Any semblance of hope for liberal thought within the Ricketts family hinges on Laura, the first openly gay owner of a major-league sports franchise and no doubt the most uncomfortable person at the clan’s Thanksgiving dinner table. For years she’s been actively involved with LGBTQ organizations and charities in the Chicago area, and she runs a super PAC called LPAC, which supports gay rights causes and whose website says it “builds the political power of lesbians and queer women by electing candidates who champion LGBTQ rights, women’s equality, and social justice.” In July she hosted Clinton at a fund-raiser in her Wilmette home. 

But do Laura Ricketts’s efforts adequately counterbalance the ultraconservative activities of the rest of the family for progressive Cubs fans? Or does the clan’s internal conflict seem enough like a maze that it makes the few fans who might be concerned throw up their hands and move on?

Perhaps it’s simpler than that. Maybe the team’s pro-Trump ownership gets a break from public scrutiny because the desire to see the Cubs win the World Series fuzzes the math of fans’ moral calculus. The word “fan,” after all, is short for “fanatic,” defined as “a person filled with excessive and single-minded zeal, especially for an extreme religious or political cause.” That certainly describes some of those who’ve kept their faith in the Cubs. (The term also fits the extremist politics of most of the Ricketts family.) 

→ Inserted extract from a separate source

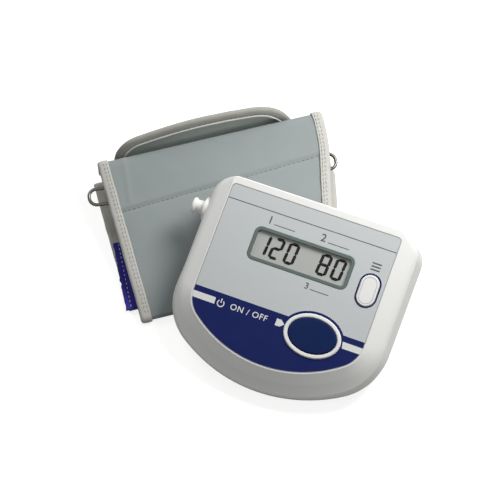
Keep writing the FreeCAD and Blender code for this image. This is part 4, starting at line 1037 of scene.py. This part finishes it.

It’s no wonder Tom downplayed questions about the potential public backlash against the Cubs stemming from his family’s support of Trump.

“I’m not worried about that at all,” he said last month. “It’s no big deal.”

And he was right. It hasn’t been a big deal. But shouldn’t it be? How would fans feel if by November 8, the Ricketts had helped lead the Cubs to a World Series victory and Donald Trump to the White House?

To paraphrase a passage from the Gospel of Mark: What does it profit a man to gain a World Series championship and forfeit his own soul? 

Correction: This article has been amended to correctly identify Tom Ricketts as the CEO of Chicago investment bank Incapital.